Alla luce di tale orientamento giurisprudenziale deve, pertanto, ritenersi che – avendo la norma regolamentare, sopra riportata, posto un divieto generalizzato di installazione di impianti in zone abitative – stessa non può giustificare la revoca dell’autorizzazione già rilasciata

4.3.- Il terzo motivo, sui cui si base il provvedimento, vale a dire la asserita "difformità di quanto dichiarato e rappresentato graficamente nella richiesta di autorizzazione, rispetto al permesso di costruire in sanatoria n. 18 del 6 agosto 1991", è anche invalido per carenza di motivazione. L’affermazione riportata è talmente generica da non consentire di comprendere quale sia la stessa correlazione tra la natura del provvedimento impugnato e quanto in esso statuito.
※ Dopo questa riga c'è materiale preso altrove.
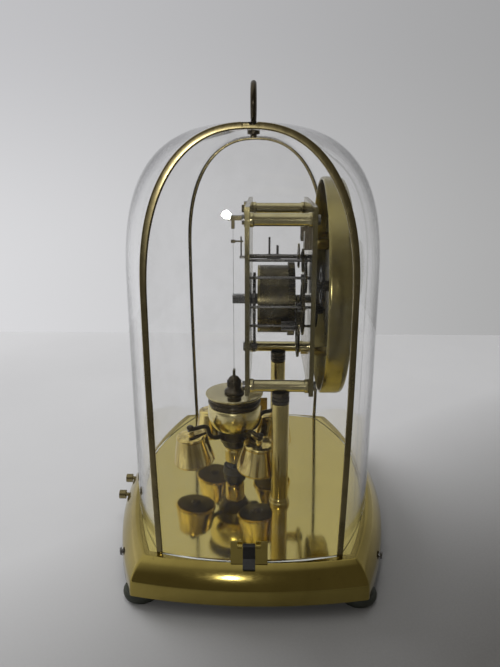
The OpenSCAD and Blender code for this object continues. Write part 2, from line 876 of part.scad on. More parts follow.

4.4.- Infine, con riguardo a tutte e tre i motivi posti a fondamento della revoca, deve rilevarsi come il Comune non abbia in alcun modo, come imposto dall’art. 21nonies della legge n. 241 del 1990, indicato, da un lato, le ragioni di interesse pubblico concreto e attuale che giustificano l’adozione di un provvedimento di secondo grado, dall’atro la insussistenza di un affidamento del privato meritevole di protezione. Anche sotto questo aspetto è, pertanto, ravvisabile un difetto motivazionale.

5.- La natura della controversia giustifica l’integrale compensazione tra le parti delle spese di giudizio.

P.Q.M.

Il Tribunale Amministrativo Regionale per la Calabria (Sezione Prima)

definitivamente pronunciando sul ricorso, come in epigrafe proposto, lo accoglie con integrale compensazione tra le parti delle spese di giudizio.

Ordina che la presente sentenza sia eseguita dall’autorità amministrativa.

Testo non ufficiale. La sola stampa del bollettino ufficiale ha carattere legale.